## Task
Print all the data, keeping every line exactly as it is.

────────────────────────────────────────

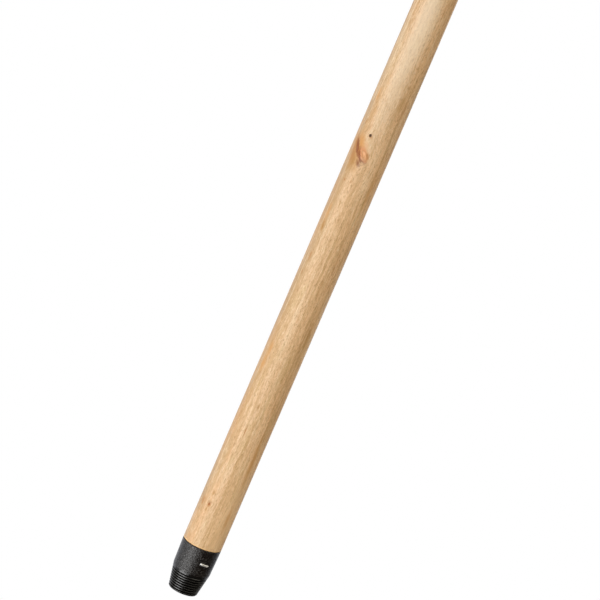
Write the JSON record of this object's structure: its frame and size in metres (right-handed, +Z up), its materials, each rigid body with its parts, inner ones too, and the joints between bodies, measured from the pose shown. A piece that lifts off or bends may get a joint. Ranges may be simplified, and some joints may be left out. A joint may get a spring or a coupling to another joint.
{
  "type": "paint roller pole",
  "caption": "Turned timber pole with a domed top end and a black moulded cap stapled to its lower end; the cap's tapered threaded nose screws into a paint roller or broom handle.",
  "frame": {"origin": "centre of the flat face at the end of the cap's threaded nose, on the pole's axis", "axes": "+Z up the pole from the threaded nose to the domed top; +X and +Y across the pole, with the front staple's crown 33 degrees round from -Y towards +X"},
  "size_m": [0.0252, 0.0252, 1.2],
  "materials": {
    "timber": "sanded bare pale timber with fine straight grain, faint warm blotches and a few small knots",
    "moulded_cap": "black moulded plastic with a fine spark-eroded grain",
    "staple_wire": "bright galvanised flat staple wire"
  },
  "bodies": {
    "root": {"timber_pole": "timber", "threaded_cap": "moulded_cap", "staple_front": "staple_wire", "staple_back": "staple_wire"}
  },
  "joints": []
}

────────────────────────────────────────

## Solution for this task
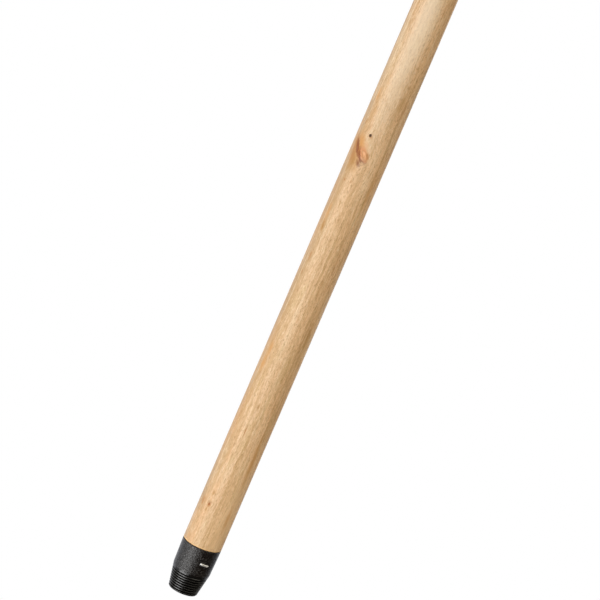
Write the JSON record of this object's structure: its frame and size in metres (right-handed, +Z up), its materials, each rigid body with its parts, inner ones too, and the joints between bodies, measured from the pose shown. A piece that lifts off or bends may get a joint. Ranges may be simplified, and some joints may be left out. A joint may get a spring or a coupling to another joint.
{
  "type": "paint roller pole",
  "caption": "Turned timber pole with a domed top end and a black moulded cap stapled to its lower end; the cap's tapered threaded nose screws into a paint roller or broom handle.",
  "frame": {"origin": "centre of the flat face at the end of the cap's threaded nose, on the pole's axis", "axes": "+Z up the pole from the threaded nose to the domed top; +X and +Y across the pole, with the front staple's crown 33 degrees round from -Y towards +X"},
  "size_m": [0.0252, 0.0252, 1.2],
  "materials": {
    "timber": "sanded bare pale timber with fine straight grain, faint warm blotches and a few small knots",
    "moulded_cap": "black moulded plastic with a fine spark-eroded grain",
    "staple_wire": "bright galvanised flat staple wire"
  },
  "bodies": {
    "root": {"timber_pole": "timber", "threaded_cap": "moulded_cap", "staple_front": "staple_wire", "staple_back": "staple_wire"}
  },
  "joints": []
}